Niblock's music is an exploration of sound textures created by multiple tones in very dense, often atonal tunings (generally microtonal in conception) performed in long durations. The layering of long tones only very slightly distinct in pitch creates a multitude of beats and generates complex overtone patterns and other fascinating psychoacoustic effects. The combination of apparently static surface textures and extremely active harmonic movement generates a highly original music that, while having things in common with early drone-based Minimalism, is utterly distinct in sound and technique. Niblock's work continues to influence a generation of musicians, especially younger players from a variety of musical genres.

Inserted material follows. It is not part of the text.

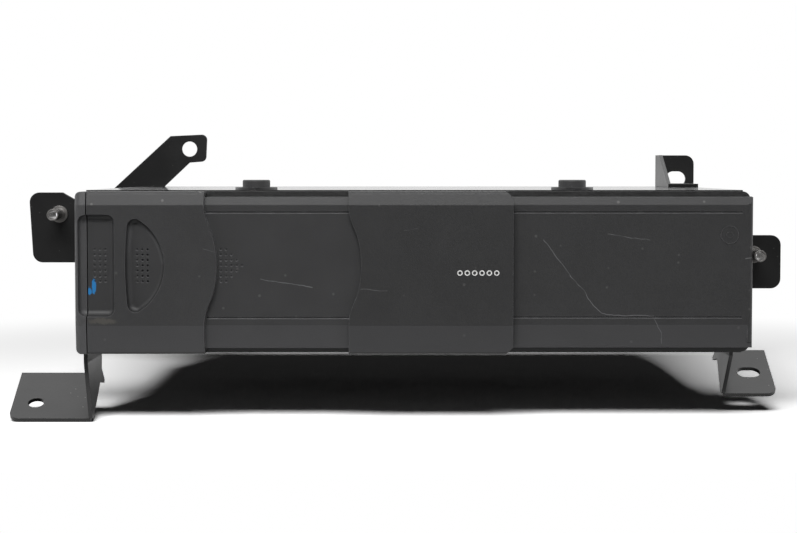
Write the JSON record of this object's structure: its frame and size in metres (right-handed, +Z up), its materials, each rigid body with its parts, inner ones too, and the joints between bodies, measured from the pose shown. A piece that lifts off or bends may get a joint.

Niblock's compositional process usually begins with recordings of single, absolute tones played by a specific musician, with the breathing and attack and decay edited out; these single tones are then layered, creating a monumental, continuous sound. Collaborations with such musicians were crucial to his composing life, and the range of musicians with whom he worked include David Gibson, in the cello works of the 1970s; Petr Kotik, Susan Stenger, and Eberhard Blum, on Four Full Flutes; Rafael Toral, David First, Lee Ranaldo, Thurston Moore, Susan Stenger, and Robert Poss on Guitar Too, for Four (G2,44+1x2); Ulrich Krieger, Carol Robinson, Kaspar T. Toeplitz, and Reinhold Friedl, on Touch Food; Dave Soldier and the Soldier String Quartet on Five More String Quartets, Early Winter; and many others. In the last decade of his life he produced several works for orchestra: Disseminate, Three Orchids (for three orchestras), Tow for Tom (for two orchestras), and 4 Chorch + 1, the latter a commission for the Ostrava Music Days 2007 for chorus and orchestra with solo baritone (Thomas Buckner). The premieres of all these works were conducted by Petr Kotik.